We now have an archive file called: backup_portal, in the directory:/opt/dump. Looking at the size of the archive, it’s 280M:
# du -ms /opt/dump/backup_portal 280.56 backup_portal
To confirm the files are present in the archive, I could list the files, using the restore command, like so:
# restore -tvf /opt/dump/backup_portal
To restore the file app_be from the archived file back to /opt/portal, I could use:
# cd /opt/portal # restore -xvf /opt/dump/backup_portal app_be. Extracting directories from media. Initializing the symbol table. Extracting requested files.. Specify the next volume number: 1 Extracting file ./app_be.

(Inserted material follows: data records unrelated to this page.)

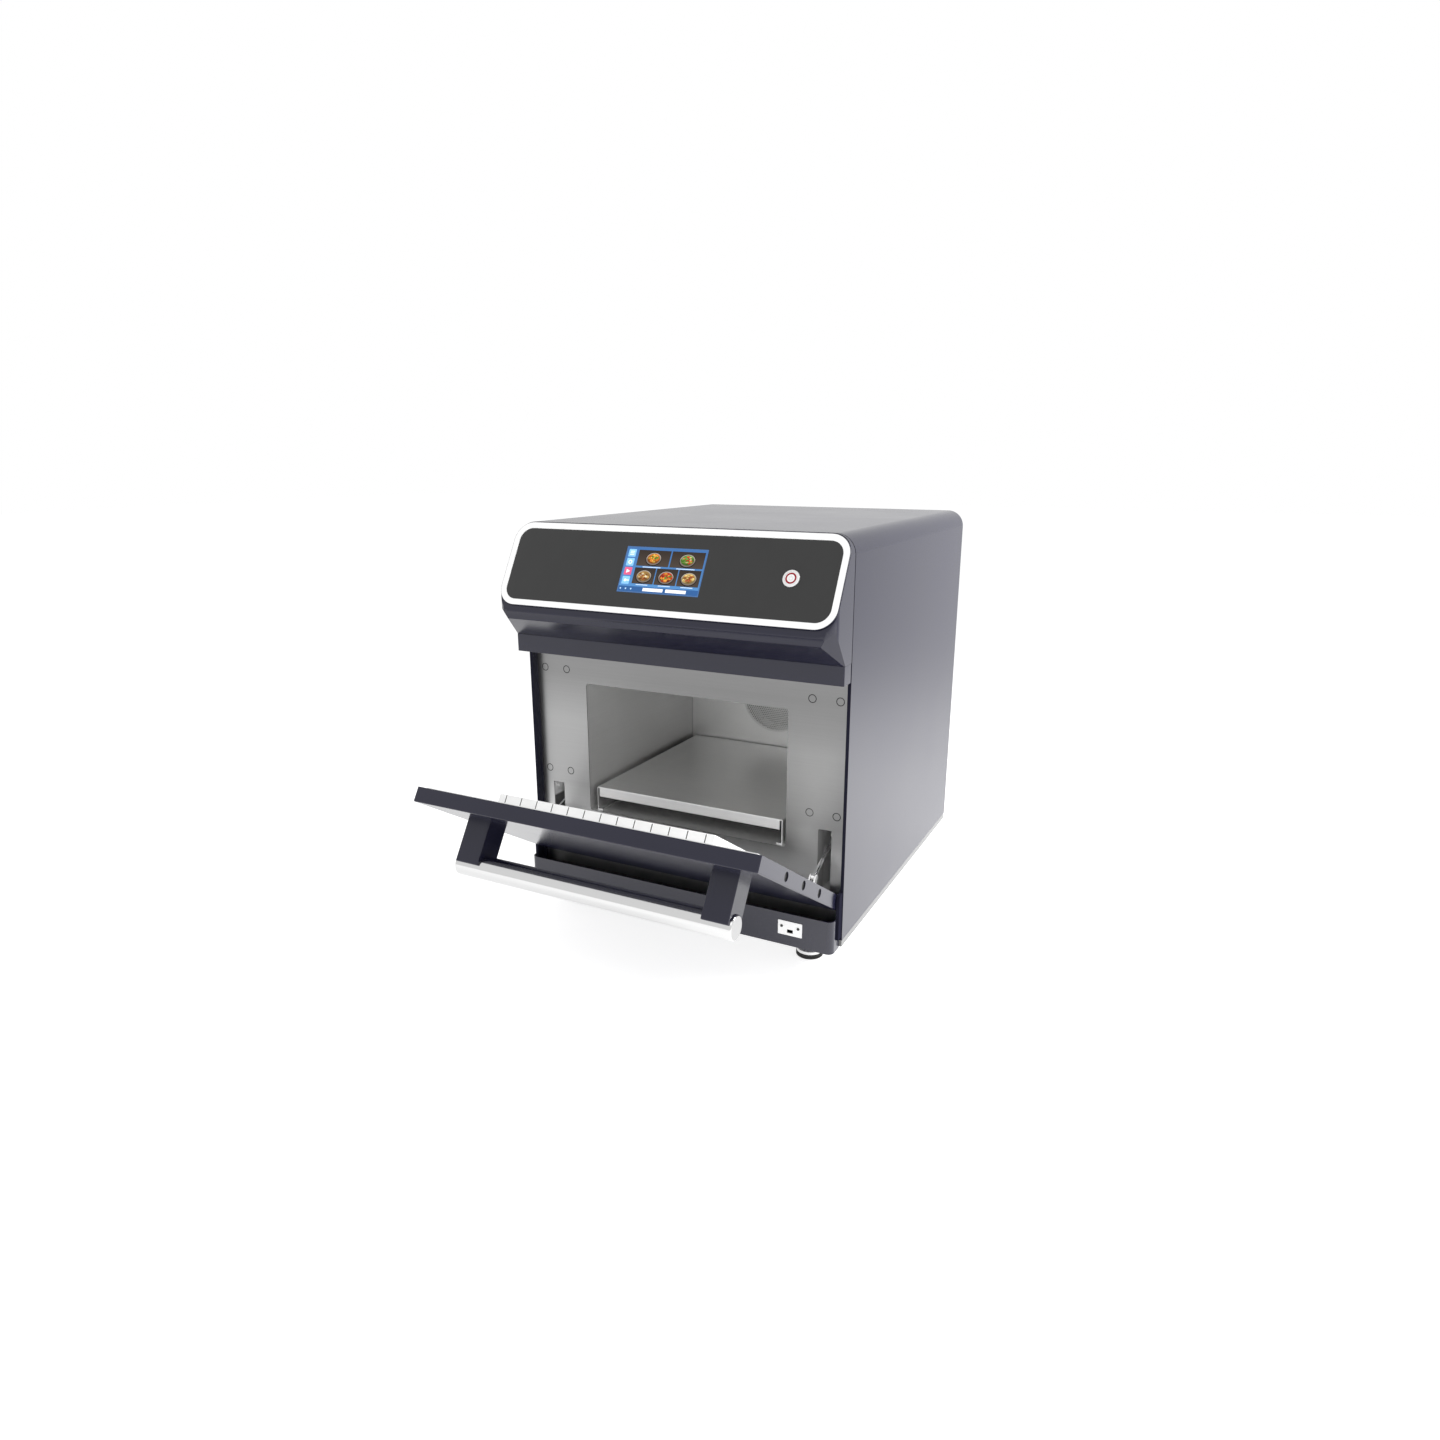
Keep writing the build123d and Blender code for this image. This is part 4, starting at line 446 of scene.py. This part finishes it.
PAINT = (0.010, 0.010, 0.024)
finish = {
    "body": coating("body_coating", PAINT, 0.22, 0.12, specular_ior_level=0.315),
    "hood": coating("hood_coating", PAINT, 0.22, 0.12, specular_ior_level=0.44),
    # Lit copy of the paint for the lower front panel: painted light, so it reads lighter than the
    # other front faces.
    "panel": coating("panel_painted_light_coating", (0.014, 0.014, 0.027), 0.24, 0.25, specular_ior_level=0.62),
    "door": coating("door_coating", PAINT, 0.20, 0.15, specular_ior_level=0.42),
    # Shaded copy of the door's paint for its right side: painted shade.
    "door_side": coating("door_side_painted_shade_coating", PAINT, 0.20, 0.15, specular_ior_level=0.34),
    # Dull copy of the paint with no shine, for painted shade on the hinge posts and the wrapper's
    # front hem.
    "post": coating("post_painted_shade_coating", (0.014, 0.014, 0.024), 0.8, 0.25, specular_ior_level=0.0),
    "strip": coating("pan_coating", (0.20, 0.20, 0.20), 0.5, 0.25),
    "plate": plate_steel(),
    "liner": brushed("liner_steel", (0.80, 0.80, 0.80), 0.30, X),
    "cavity": cavity_steel(),
    "deck": brushed("deck_steel", (0.83, 0.83, 0.825), 0.34, X, metallic=0.85),
    # Lit copy of the deck's steel for its front flange: painted light.
    "flange": brushed("flange_painted_light_steel", (0.95, 0.95, 0.945), 0.55, X, metallic=0.6),
    "grille": brushed("grille_steel", (0.66, 0.66, 0.655), 0.42, X),
    "guide": guide_plastic(),
    "galvanised": brushed("galvanised_sheet", (0.42, 0.43, 0.44), 0.45, Z, contrast=0.2),
    "aluminium": brushed("aluminium", (0.74, 0.75, 0.76), 0.38, Y),
    "dull": polished("dull_steel", (0.06, 0.06, 0.06), 0.5),
    "satin": polished("satin_steel", (0.80, 0.80, 0.80), 0.38),
    "chrome": polished("plated_steel", (0.90, 0.90, 0.905), 0.09),
    "bar": bar_steel(),
    "brass": polished("bush_brass", (0.60, 0.45, 0.18), 0.25),
    "trim": smooth_gloss("trim_white", (0.86, 0.86, 0.86), 0.22, coat_weight=0.3),
    "fascia": smooth_gloss("fascia_glass", (0.024, 0.024, 0.024), 0.30, specular_ior_level=0.35),
    "screen": smooth_gloss("screen_glass", (0.05, 0.14, 0.34), 0.10),
    "picture": screen_print(),
    "choke": smooth_gloss("choke_cover", (0.95, 0.95, 0.94), 0.30),
    "cap": smooth_gloss("button_cap", (0.80, 0.80, 0.80), 0.20),
    "ring": smooth_gloss("button_ring", (0.26, 0.003, 0.012), 0.45, specular_ior_level=0.3),
    "grey": smooth_gloss("mark_grey", (0.50, 0.50, 0.50), 0.35),
    # Dark lines of painted shade for the gaps round the fasteners and in the choke's slots.
    "mark": moulded("painted_shade_line", (0.03, 0.03, 0.03), 0.8, specular_ior_level=0.1),
    "port": moulded("port_plate", (0.93, 0.93, 0.93), 0.40),
    "black": moulded("black_plastic", (0.012, 0.012, 0.013), 0.5),
    "rubber": moulded("foot_rubber", (0.018, 0.018, 0.018), 0.75, grain=600, depth=0.0001),
    "board": moulded("circuit_board", (0.02, 0.13, 0.05), 0.35, grain=300, depth=0.0001),
    "iron": moulded("lacquered_iron", (0.05, 0.035, 0.03), 0.5, grain=700, depth=0.0001),
    "mica": moulded("mica_sheet", (0.55, 0.48, 0.33), 0.45, grain=200),
    "blanket": mineral("mineral_blanket", (0.75, 0.70, 0.55)),
    "filling": mineral("door_filling", (0.06, 0.06, 0.06)),
}

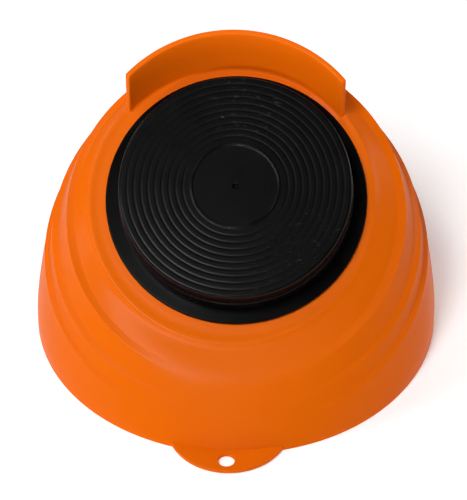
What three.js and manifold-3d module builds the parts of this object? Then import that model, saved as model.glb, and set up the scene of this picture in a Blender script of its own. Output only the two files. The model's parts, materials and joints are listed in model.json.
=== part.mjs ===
// Dome insect trap with an inclined black vent cap, a curved rain guard and a hang tab.
// Millimetres, +Z up. The trap stands on Z = 0, its hang tab points to -Y, and the origin is the
// middle of its footprint. Everything is symmetrical about the plane X = 0, except that the ridge
// round the inclined face and the guard on it stand a little to the left of the face's opening.

import * as THREE from 'three';
import { mergeVertices } from 'three/addons/utils/BufferGeometryUtils.js';
import Module from 'manifold-3d';

const wasm = await Module();
wasm.setup();

// ---------------------------------------------------------------- driving dimensions

const GAP = 0.3;                 // clearance between pieces that touch
const WALL = 2;                  // moulded wall of the dome
const RIM_RADIUS = 75;           // open lower rim, a circle on the ground
const RIDGE_SHIFT = -1.5;        // the face's ridge and its guard, along X

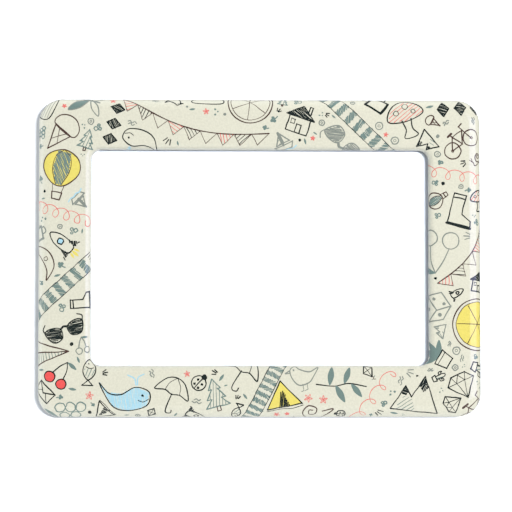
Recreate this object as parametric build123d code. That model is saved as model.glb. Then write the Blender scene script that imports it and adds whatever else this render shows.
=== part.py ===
from build123d import *
import math
import os

# A magnet photo frame of pressed tin, in millimetres, standing as it hangs on a steel door.
# X runs along the width, Z up, and the front faces -Y. The origin is the centre of the overall box.
# Depths are measured backwards from the front face of the tin.

# The standard photograph that the frame takes, and how much of it the window's edges hide
photo_width = 152.4
photo_height = 101.6
photo_thickness = 0.25
hidden_at_sides = 4.6
hidden_at_top_and_bottom = 5.05

# The pressed tin shell: a padded-looking border, rolled at both edges and hemmed at the back
tin_thickness = 0.3
side_border_width = 22.3
end_border_width = 21.7
outer_corner_radius = 10.0
window_corner_radius = 4.2
outer_roll_radius = 5.3
window_roll_radius = 2.6
hem_width = 2.5
hem_inner_radius = 0.2
least_straight = 0.1

# The flat layers inside the shell
filler_thickness = 3.9
pane_thickness = 0.5
board_thickness = 0.8

# Clearances
fit_clearance = 0.2
photo_play = 0.3
photo_side_clearance = 0.5
photo_end_clearance = 0.3
slot_margin = 1.0

# The thumb notch at the top of the back board
thumb_notch_width = 24.0
thumb_notch_corner_radius = 6.0
thumb_reach = 5.0

# The rubber magnets and their sticky tape
magnet_width = 12.7
magnet_thickness = 0.85
tape_thickness = 0.15
tape_setback = 0.4
magnet_side_gap = 9.5
magnet_end_gap = 5.0
magnet_notch_gap = 8.0

# How far every cut runs past the face that it opens
cut_overrun = 2.0

# Outline sizes worked out from the photograph
window_width = photo_width - 2 * hidden_at_sides
window_height = photo_height - 2 * hidden_at_top_and_bottom
outer_width = window_width + 2 * side_border_width
outer_height = window_height + 2 * end_border_width
pocket_width = photo_width + 2 * photo_side_clearance
pocket_bottom = -photo_height / 2 - photo_end_clearance
slot_width = pocket_width + 2 * slot_margin

# Depths of the layers, from front to back
filler_front = tin_thickness + fit_clearance
pane_front = filler_front + filler_thickness
pocket_front = pane_front + pane_thickness
photo_front = pocket_front + photo_play
board_front = photo_front + photo_thickness + photo_play
board_back = board_front + board_thickness
shell_depth = board_back + tin_thickness
magnet_front = board_back + tape_thickness
overall_depth = magnet_front + magnet_thickness
front_y = -overall_depth / 2

# Bends of the tin, each held within the wall that it turns
hem_outer_radius = hem_inner_radius + tin_thickness
outer_roll = min(outer_roll_radius, shell_depth - hem_outer_radius - least_straight)
window_roll = min(window_roll_radius, pane_front - least_straight)
hem_inset = tin_thickness + hem_width

# The way that the photograph slides up, until its lower edge leaves the shell
photo_travel = outer_height / 2 + photo_height / 2


def depth_plane(depth):
    """Return the upright plane at a depth, drawn as X and Z and facing the viewer."""
    return Plane(origin=(0, front_y + depth, 0), x_dir=(1, 0, 0), z_dir=(0, -1, 0))


def slab(outline, front, back):
    """Return an outline made solid between two depths."""
    return extrude(depth_plane(back) * outline, back - front)


def bar(left, right, bottom, top):
    """Return the rectangle between four edges."""
    centre = Pos((left + right) / 2, (bottom + top) / 2)
    return centre * Rectangle(right - left, top - bottom)


def frame_outline(inset):
    """Return the frame's outer outline, drawn in by an inset."""
    corner = outer_corner_radius - inset
    return RectangleRounded(outer_width - 2 * inset, outer_height - 2 * inset, corner)


def window_outline(growth):
    """Return the window's outline, grown all round."""
    corner = window_corner_radius + growth
    return RectangleRounded(window_width + 2 * growth, window_height + 2 * growth, corner)


def inset_inside_roll(roll, depth):
    """Return how far a rolled edge's inner surface stands in from its outermost line at a depth."""
    if depth >= roll:
        return tin_thickness
    inner_roll = roll - tin_thickness
    return roll - math.sqrt(inner_roll ** 2 - (roll - depth) ** 2)


def layer_inset(depth):
    """Return the inset of a flat piece whose front lies at a depth inside the shell."""
    return inset_inside_roll(outer_roll, depth) + fit_clearance


def pillow(offset):
    """Return the frame's outside form with its window, every surface moved inwards by an offset."""
    body = slab(frame_outline(offset), offset, shell_depth - offset)
    front = body.faces().sort_by(Axis.Y)[0]
    body = fillet(front.edges(), outer_roll - offset)
    back = body.faces().sort_by(Axis.Y)[-1]
    body = fillet(back.edges(), hem_outer_radius - offset)
    body -= slab(window_outline(offset), -cut_overrun, shell_depth + cut_overrun)
    front = body.faces().sort_by(Axis.Y)[0]
    return fillet(front.inner_wires()[0].edges(), window_roll - offset)


def front_shell():
    """Return the tin shell: rolled border, window flange, hem and the slot in its top side."""
    shell = pillow(0) - pillow(tin_thickness)
    shell -= slab(frame_outline(hem_inset), pane_front, shell_depth + cut_overrun)
    top = outer_height / 2
    slot = bar(-slot_width / 2, slot_width / 2, top - hem_inset - cut_overrun, top + cut_overrun)
    return shell - slab(slot, pocket_front, shell_depth + cut_overrun)


def filler_frame():
    """Return the die-cut ring that fills the hollow border and seats the pane."""
    window_gap = inset_inside_roll(window_roll, filler_front) + fit_clearance
    ring = frame_outline(layer_inset(filler_front)) - window_outline(window_gap)
    return slab(ring, filler_front, pane_front)


def window_pane():
    """Return the clear sheet behind the window."""
    return slab(frame_outline(layer_inset(pane_front)), pane_front, pocket_front)


def photo_card():
    """Return the photograph, standing in its pocket."""
    card = Rectangle(photo_width, photo_height)
    return slab(card, photo_front, photo_front + photo_thickness)


def pocket_strips():
    """Return the three strips that hold the pane and the board apart round the pocket."""
    layer = frame_outline(layer_inset(pocket_front))
    side = outer_width / 2
    top = outer_height / 2
    pocket_side = pocket_width / 2
    places = {
        "pocket_strip_left": bar(-side, -pocket_side, pocket_bottom, top),
        "pocket_strip_right": bar(pocket_side, side, pocket_bottom, top),
        "pocket_strip_bottom": bar(-side, side, -top, pocket_bottom),
    }
    return {name: slab(layer & place, pocket_front, board_front) for name, place in places.items()}


def back_board():
    """Return the stiff board that closes the back, with its thumb notch."""
    notch_bottom = photo_height / 2 - thumb_reach
    notch_top = outer_height / 2 + thumb_notch_corner_radius
    notch = RectangleRounded(thumb_notch_width, notch_top - notch_bottom, thumb_notch_corner_radius)
    notch = Pos(0, (notch_bottom + notch_top) / 2) * notch
    board = frame_outline(layer_inset(board_front)) - notch
    return slab(board, board_front, board_back)


def magnets_and_tapes():
    """Return the four magnet strips at the corners of the board, each on its sticky tape."""
    outer_end = outer_width / 2 - hem_inset - magnet_side_gap
    inner_end = thumb_notch_width / 2 + magnet_notch_gap
    middle_x = (outer_end + inner_end) / 2
    middle_z = outer_height / 2 - hem_inset - magnet_end_gap - magnet_width / 2
    strip = Rectangle(outer_end - inner_end, magnet_width)
    tape = Rectangle(outer_end - inner_end - 2 * tape_setback, magnet_width - 2 * tape_setback)
    pieces = {}
    for height, up in (("top", 1), ("bottom", -1)):
        for side, right in (("left", -1), ("right", 1)):
            place = Pos(right * middle_x, up * middle_z)
            corner = f"{height}_{side}"
            pieces[f"magnet_tape_{corner}"] = slab(place * tape, board_back, magnet_front)
            pieces[f"magnet_{corner}"] = slab(place * strip, magnet_front, overall_depth)
    return pieces


def frame_pieces():
    """Return every piece of the frame by name."""
    pieces = {
        "front_shell": front_shell(),
        "filler_frame": filler_frame(),
        "window_pane": window_pane(),
        "photo_card": photo_card(),
        "back_board": back_board(),
    }
    pieces.update(pocket_strips())
    pieces.update(magnets_and_tapes())
    return pieces


os.makedirs("parts", exist_ok=True)
for node, piece in frame_pieces().items():
    export_step(piece, f"parts/{node}.step")

print(f"outside {outer_width:.2f} x {outer_height:.2f} x {overall_depth:.2f}")
print(f"window {window_width:.2f} x {window_height:.2f}, photo travel {photo_travel:.2f}")
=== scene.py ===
import bpy
import math
import random
import numpy as np
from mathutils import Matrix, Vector
from mathutils.geometry import convex_hull_2d, delaunay_2d_cdt


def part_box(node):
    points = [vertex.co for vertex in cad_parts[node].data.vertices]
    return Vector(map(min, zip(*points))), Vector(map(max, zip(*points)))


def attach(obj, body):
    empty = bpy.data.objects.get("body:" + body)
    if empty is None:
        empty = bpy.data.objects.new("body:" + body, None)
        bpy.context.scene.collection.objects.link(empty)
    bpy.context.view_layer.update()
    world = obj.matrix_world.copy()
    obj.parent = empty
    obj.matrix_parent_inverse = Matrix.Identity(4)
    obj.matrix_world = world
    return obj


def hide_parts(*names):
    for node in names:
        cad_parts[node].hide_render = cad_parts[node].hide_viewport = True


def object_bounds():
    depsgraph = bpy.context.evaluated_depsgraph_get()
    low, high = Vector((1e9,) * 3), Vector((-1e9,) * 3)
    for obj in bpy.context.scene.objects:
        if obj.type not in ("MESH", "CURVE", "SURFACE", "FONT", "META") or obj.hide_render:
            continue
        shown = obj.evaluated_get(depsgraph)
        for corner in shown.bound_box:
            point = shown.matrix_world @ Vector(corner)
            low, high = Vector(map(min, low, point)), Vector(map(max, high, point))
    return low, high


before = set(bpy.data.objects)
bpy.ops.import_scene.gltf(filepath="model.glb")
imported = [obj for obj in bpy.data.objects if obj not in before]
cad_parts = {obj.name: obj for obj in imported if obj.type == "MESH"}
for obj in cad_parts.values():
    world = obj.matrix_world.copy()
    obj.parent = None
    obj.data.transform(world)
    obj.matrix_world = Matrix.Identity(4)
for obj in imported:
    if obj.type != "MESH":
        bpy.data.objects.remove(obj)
cad_low, cad_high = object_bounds()

# A magnet photo frame of printed tin. The tin is drawn in millimetres on the flat sheet that it is pressed
# from, and then folded round the border. MM turns millimetres into the model's metres.
MM = 0.001
QUARTER = math.pi / 2
FULL = 2 * math.pi

# The pressed tin, as in the model
tin_thickness = 0.3
side_border_width = 22.3
end_border_width = 21.7
outer_corner_radius = 10.0
window_corner_radius = 4.2
outer_roll_radius = 5.3
window_roll_radius = 2.6
hem_inner_radius = 0.2
hem_width = 2.5
slot_margin = 1.0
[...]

To take a snap and place the files on tape rmt0, using the attributes as in the previous backsnap, I could use:
# backsnap -m /backsnap_portal -s size=250M -f /dev/rmt0 /opt/portal
If you’ve taken a snapshot and the contents have gone to tape, use the restore command to list the tape, like so:
# restore -tvf /dev/rmt0
The snapshot taken can also be listed using the command:
# snapshot -q /opt/portal Snapshots for /opt/portal Current Location 512-blocks Free Time * /dev/fslv08 524288 522496 Sun Nov 4 11:30:25 GMT 2012
If you decide to remove the snapshot, the archived file or the files that went to tape will remain intact, unlike the removal of an external snapshot. That is, unless you’ve previously taken a further backup to some media of that snapshot.
Keep an Eye on Space
As a system admin, I believe snapshots are a great way of taking online backups, and having the capability of restores if events go wrong. Remember, though, to keep an eye on the space used in the file systems; you don’t want to get invalid snapshots because you ran out of space.